* **Your instructions**: Extract the listing below in full, unchanged.

* **Collected data**:
▼
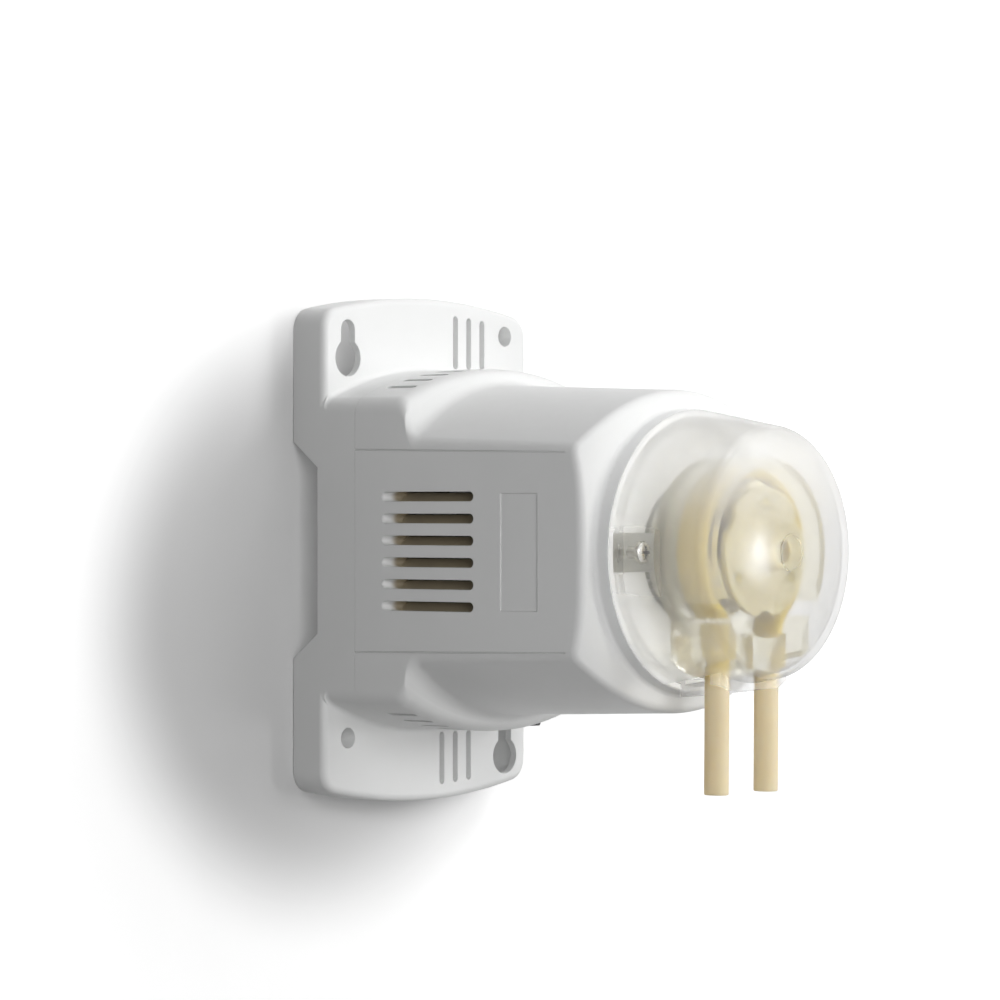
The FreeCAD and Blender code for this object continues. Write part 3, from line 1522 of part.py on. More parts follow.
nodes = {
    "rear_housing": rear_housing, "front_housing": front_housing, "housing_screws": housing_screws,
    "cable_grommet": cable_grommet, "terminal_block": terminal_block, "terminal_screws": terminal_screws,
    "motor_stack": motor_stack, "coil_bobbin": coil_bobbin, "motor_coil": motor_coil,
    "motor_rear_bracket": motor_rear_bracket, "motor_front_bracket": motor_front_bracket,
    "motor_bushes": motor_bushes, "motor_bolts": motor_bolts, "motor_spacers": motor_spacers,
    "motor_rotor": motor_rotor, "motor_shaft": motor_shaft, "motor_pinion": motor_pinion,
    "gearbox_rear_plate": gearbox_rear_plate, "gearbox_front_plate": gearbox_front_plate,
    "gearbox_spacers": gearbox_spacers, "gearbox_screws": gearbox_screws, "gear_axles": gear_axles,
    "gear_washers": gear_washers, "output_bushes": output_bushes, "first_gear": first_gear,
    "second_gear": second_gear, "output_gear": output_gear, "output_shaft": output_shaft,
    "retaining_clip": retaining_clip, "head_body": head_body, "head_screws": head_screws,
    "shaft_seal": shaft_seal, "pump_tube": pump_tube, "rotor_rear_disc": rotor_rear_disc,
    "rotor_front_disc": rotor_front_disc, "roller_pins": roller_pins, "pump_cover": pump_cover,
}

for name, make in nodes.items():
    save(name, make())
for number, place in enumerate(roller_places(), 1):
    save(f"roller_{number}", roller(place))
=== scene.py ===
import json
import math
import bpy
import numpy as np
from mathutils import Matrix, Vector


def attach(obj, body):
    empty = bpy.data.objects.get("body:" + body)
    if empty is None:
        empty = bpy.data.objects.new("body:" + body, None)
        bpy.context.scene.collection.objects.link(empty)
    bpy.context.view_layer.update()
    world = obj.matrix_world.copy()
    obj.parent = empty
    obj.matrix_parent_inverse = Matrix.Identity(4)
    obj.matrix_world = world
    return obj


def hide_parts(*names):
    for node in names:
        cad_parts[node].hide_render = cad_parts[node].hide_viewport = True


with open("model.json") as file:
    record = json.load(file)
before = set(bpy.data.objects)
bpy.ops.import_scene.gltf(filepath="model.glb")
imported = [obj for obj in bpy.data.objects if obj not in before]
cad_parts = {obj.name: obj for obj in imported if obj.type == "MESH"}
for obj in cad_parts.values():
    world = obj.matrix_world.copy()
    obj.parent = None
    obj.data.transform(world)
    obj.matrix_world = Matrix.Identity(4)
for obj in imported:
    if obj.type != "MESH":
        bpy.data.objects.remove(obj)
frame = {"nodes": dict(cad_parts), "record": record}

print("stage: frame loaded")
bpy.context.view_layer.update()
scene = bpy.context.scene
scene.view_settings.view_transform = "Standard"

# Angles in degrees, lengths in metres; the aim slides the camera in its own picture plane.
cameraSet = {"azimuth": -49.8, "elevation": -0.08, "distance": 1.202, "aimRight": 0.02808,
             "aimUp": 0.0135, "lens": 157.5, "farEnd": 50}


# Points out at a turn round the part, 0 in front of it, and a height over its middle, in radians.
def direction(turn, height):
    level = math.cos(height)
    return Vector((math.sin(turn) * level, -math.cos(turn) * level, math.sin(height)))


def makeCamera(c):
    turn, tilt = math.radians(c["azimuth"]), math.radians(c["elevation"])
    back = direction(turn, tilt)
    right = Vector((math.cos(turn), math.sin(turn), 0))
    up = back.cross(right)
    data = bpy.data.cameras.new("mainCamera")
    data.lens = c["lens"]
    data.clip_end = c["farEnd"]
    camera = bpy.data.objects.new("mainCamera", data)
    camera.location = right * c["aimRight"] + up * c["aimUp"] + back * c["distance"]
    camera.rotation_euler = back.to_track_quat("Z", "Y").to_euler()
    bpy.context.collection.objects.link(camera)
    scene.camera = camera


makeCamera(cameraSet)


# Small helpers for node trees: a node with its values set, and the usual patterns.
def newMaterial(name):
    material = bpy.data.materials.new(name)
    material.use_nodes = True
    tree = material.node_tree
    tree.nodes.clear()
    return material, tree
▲
* **Result of this task**:
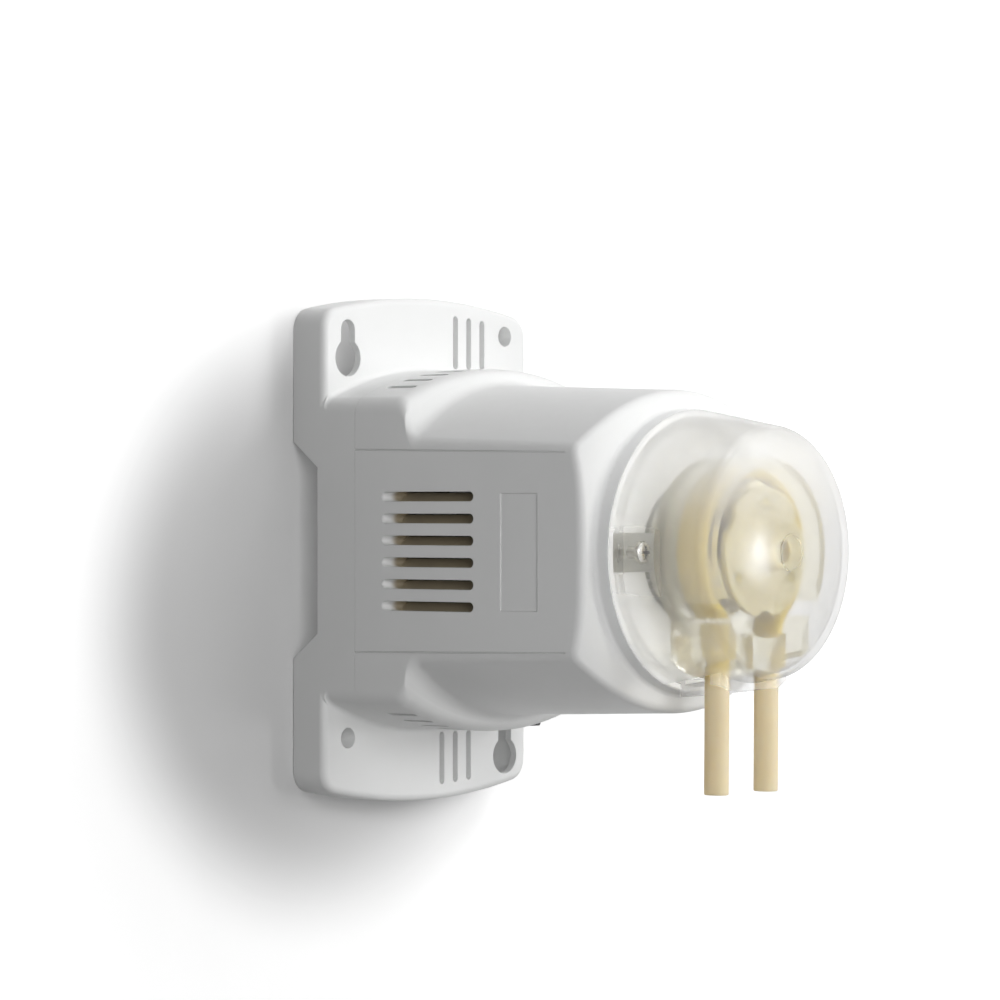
The FreeCAD and Blender code for this object continues. Write part 3, from line 1522 of part.py on. More parts follow.
nodes = {
    "rear_housing": rear_housing, "front_housing": front_housing, "housing_screws": housing_screws,
    "cable_grommet": cable_grommet, "terminal_block": terminal_block, "terminal_screws": terminal_screws,
    "motor_stack": motor_stack, "coil_bobbin": coil_bobbin, "motor_coil": motor_coil,
    "motor_rear_bracket": motor_rear_bracket, "motor_front_bracket": motor_front_bracket,
    "motor_bushes": motor_bushes, "motor_bolts": motor_bolts, "motor_spacers": motor_spacers,
    "motor_rotor": motor_rotor, "motor_shaft": motor_shaft, "motor_pinion": motor_pinion,
    "gearbox_rear_plate": gearbox_rear_plate, "gearbox_front_plate": gearbox_front_plate,
    "gearbox_spacers": gearbox_spacers, "gearbox_screws": gearbox_screws, "gear_axles": gear_axles,
    "gear_washers": gear_washers, "output_bushes": output_bushes, "first_gear": first_gear,
    "second_gear": second_gear, "output_gear": output_gear, "output_shaft": output_shaft,
    "retaining_clip": retaining_clip, "head_body": head_body, "head_screws": head_screws,
    "shaft_seal": shaft_seal, "pump_tube": pump_tube, "rotor_rear_disc": rotor_rear_disc,
    "rotor_front_disc": rotor_front_disc, "roller_pins": roller_pins, "pump_cover": pump_cover,
}

for name, make in nodes.items():
    save(name, make())
for number, place in enumerate(roller_places(), 1):
    save(f"roller_{number}", roller(place))
=== scene.py ===
import json
import math
import bpy
import numpy as np
from mathutils import Matrix, Vector


def attach(obj, body):
    empty = bpy.data.objects.get("body:" + body)
    if empty is None:
        empty = bpy.data.objects.new("body:" + body, None)
        bpy.context.scene.collection.objects.link(empty)
    bpy.context.view_layer.update()
    world = obj.matrix_world.copy()
    obj.parent = empty
    obj.matrix_parent_inverse = Matrix.Identity(4)
    obj.matrix_world = world
    return obj


def hide_parts(*names):
    for node in names:
        cad_parts[node].hide_render = cad_parts[node].hide_viewport = True


with open("model.json") as file:
    record = json.load(file)
before = set(bpy.data.objects)
bpy.ops.import_scene.gltf(filepath="model.glb")
imported = [obj for obj in bpy.data.objects if obj not in before]
cad_parts = {obj.name: obj for obj in imported if obj.type == "MESH"}
for obj in cad_parts.values():
    world = obj.matrix_world.copy()
    obj.parent = None
    obj.data.transform(world)
    obj.matrix_world = Matrix.Identity(4)
for obj in imported:
    if obj.type != "MESH":
        bpy.data.objects.remove(obj)
frame = {"nodes": dict(cad_parts), "record": record}

print("stage: frame loaded")
bpy.context.view_layer.update()
scene = bpy.context.scene
scene.view_settings.view_transform = "Standard"

# Angles in degrees, lengths in metres; the aim slides the camera in its own picture plane.
cameraSet = {"azimuth": -49.8, "elevation": -0.08, "distance": 1.202, "aimRight": 0.02808,
             "aimUp": 0.0135, "lens": 157.5, "farEnd": 50}


# Points out at a turn round the part, 0 in front of it, and a height over its middle, in radians.
def direction(turn, height):
    level = math.cos(height)
    return Vector((math.sin(turn) * level, -math.cos(turn) * level, math.sin(height)))


def makeCamera(c):
    turn, tilt = math.radians(c["azimuth"]), math.radians(c["elevation"])
    back = direction(turn, tilt)
    right = Vector((math.cos(turn), math.sin(turn), 0))
    up = back.cross(right)
    data = bpy.data.cameras.new("mainCamera")
    data.lens = c["lens"]
    data.clip_end = c["farEnd"]
    camera = bpy.data.objects.new("mainCamera", data)
    camera.location = right * c["aimRight"] + up * c["aimUp"] + back * c["distance"]
    camera.rotation_euler = back.to_track_quat("Z", "Y").to_euler()
    bpy.context.collection.objects.link(camera)
    scene.camera = camera


makeCamera(cameraSet)


# Small helpers for node trees: a node with its values set, and the usual patterns.
def newMaterial(name):
    material = bpy.data.materials.new(name)
    material.use_nodes = True
    tree = material.node_tree
    tree.nodes.clear()
    return material, tree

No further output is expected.